Looking for Answers?
You may have recovered from incurable or uncommon ills in unexpected ways. Some of you are seeking to relieve stress, anxiety, or pain, or to gain inner peace outside of common medical practices. Many in the healing arts are also looking for novel ways to relieve the suffering of others. And, many of you have been accused of woo woo.
Despite that, you moved forward in your search, right? That drive to make a change can come from health challenges, knowing your life is out of balance, an inner need to fulfill your life’s purpose. Or from desperation, when medical science offers no hope.
As an example, I had massive brain damage from prescription medication in my late teens. The doctors told my father I would be a vegetable the rest of my life.
I started noticing that prayers were answered when I had no answers. I found that meditation helped me focus and think more clearly. NLP (NeuroLinguistic Programming) taught me skills so that I could relearn how to learn. Reiki eased tension and relieved pain. Finally, I discovered virtual miracles from homeopathy and flower essences.
After my father died, one of his close friends and colleagues confessed to me. He said he and my father used to laugh at all the woo things I tried. They thought it was a big joke.
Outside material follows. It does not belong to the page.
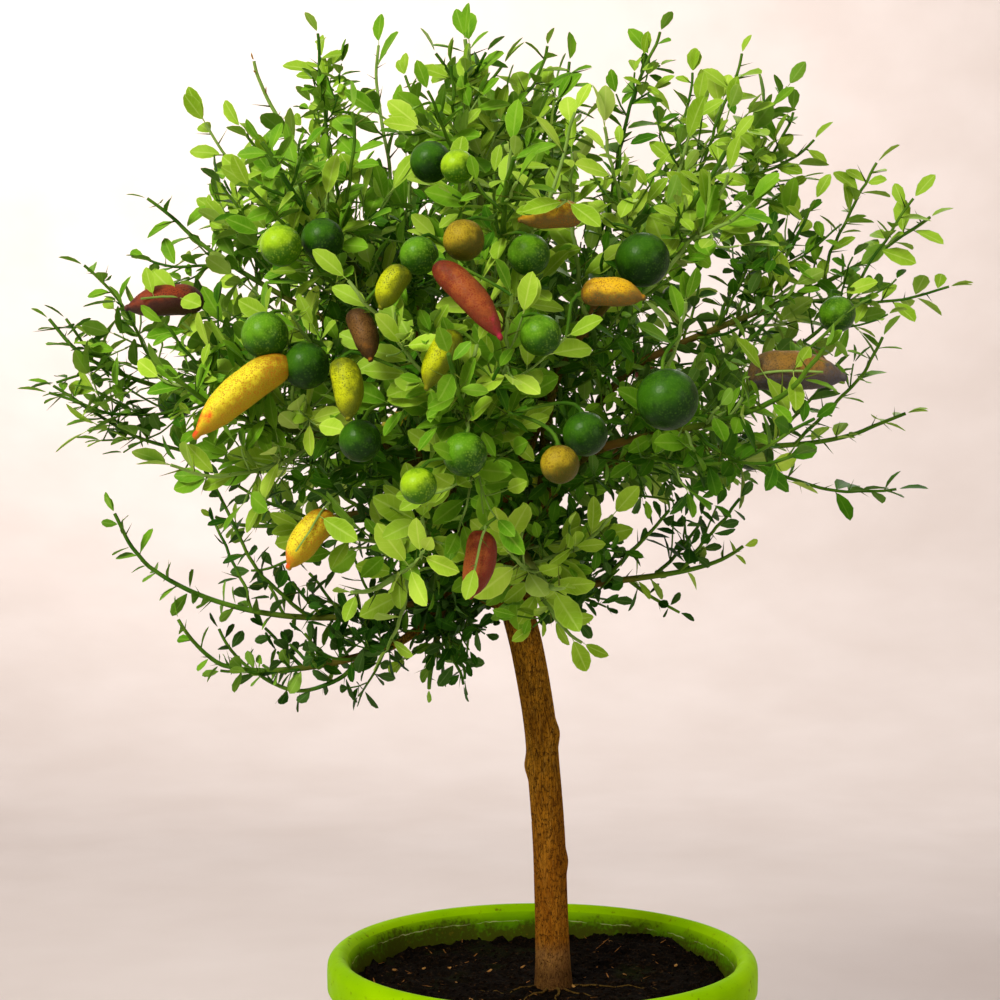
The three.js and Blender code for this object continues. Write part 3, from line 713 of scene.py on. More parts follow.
# %% The trunk's and the sprays' measures
TRUNK_LINE = [
    (8.2, 0, SOIL_TOP - 8),
    (6.5, 1, 268),
    (4.5, 1, 322),
    (1, 0, 368),
    (-1.5, -1, 398),
    (-10.5, -1, 450),
    (-21, 0, 490),
    (-33, 2, 532),
    (-42, 3, 578),
]
TRUNK = {"radius": 11.4, "flare": 2.2, "flare_height": 20, "fork": 488, "tip": 6.2}
OLD_LEAF = 54.0  # length of a leaf of the solids, which stands for several
HIGH = {"leaf": 1.0, "shoots": 5, "lift": 0.14}
LOW = {"leaf": 0.58, "shoots": 4, "lift": 0.14}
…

He admitted ruefully that the joke was now on him, since his wife had become a Reiki practitioner, and his daughter had become a Reiki Master!
What is Woo Woo?
“Woo woo” is a derogatory label hurled by professional skeptics. Even though doctors themselves continue to order some tests and surgeries that have been disproven, the label is mainly directed at practices outside of the medical sciences.
“Woo woo” accuses people who are seeking health or self-empowerment of foolishness. No matter that many formerly woo practices have proven their value. Or that wisdom or folk traditions are themselves the source of many pharmaceuticals.
If we took away the emotional content, this accusation only means that woo woo is unproven in terms of today’s science. And, it is quickly moving to the mainstream. It is popular because it solves a lot of wellness challenges. So perhaps, woo woo is starting to mean creative and innovative ways to heal ourselves. But is it unscientific?
Woo Woo and Science
Science is not static or fixed. It sometimes moves forward by hard, detailed work and systematic thinking. And sometimes by innovative, creative exploration. It may even embrace what was formerly considered woo woo.
In the 1970’s, if someone claimed that we could change our bodies by changing our thoughts, they were poo-pooed. It was called “metaphysical thinking” back then (meta=beyond, i.e. beyond what is known in physics).
Then medical researchers saw how beliefs, emotions, the nervous system, and the immune system all interact. They created a new field of study: psycho-neuro-immunology. In other words, our thoughts do affect our body. Solid science!
Woo Woo Innovative Answers
Sometimes medical science finds itself boxed in because it doesn’t have all the answers. People sincerely or desperately searching for answers can help science break out of that box.
In the early 2000’s researchers surveyed people receiving cancer treatment. About 60% were also using alternative therapies. And most of those were not telling their doctors. But they told each other. And word spread about what helped to reduce nausea, pain, depression, and anxiety, and what made them feel better.
Doctors realized some herbs might conflict with prescribed medications. And that they needed to listen to their patients.
The result? Researchers investigated the “alternative” treatments and found several to be effective. They are now “Integrative,” alongside mainstream therapies. Even cancer experts recommend massage and other touch therapies, yoga, mind-body approaches, acupuncture, and sometimes herbal medicines and aromatherapy. And hospitals offer them because there is a low risk of harm, and because patients request them.
Wellness — intuition, intention, and practice
As we hone in on our search for wellness, we need all our tools. Body and mind as one. To use intention, focus, and intuition. Above all, to practice new wellness skills. We may find that our bodies, our “gut instinct” knows what it needs to support our health.
As we explore with curiosity how our bodies respond to our thoughts; that our health improves by changing our diet; how we achieve greater harmony by meditation; how we calm our stresses and relieve pain by mindful exercise, yoga, massage, tai chi, or Qigong; that wisdom traditions and indigenous cultures can guide and direct us; –we create our well-being and contribute to that of others.
And as we continue to empower ourselves to find better health, science may follow.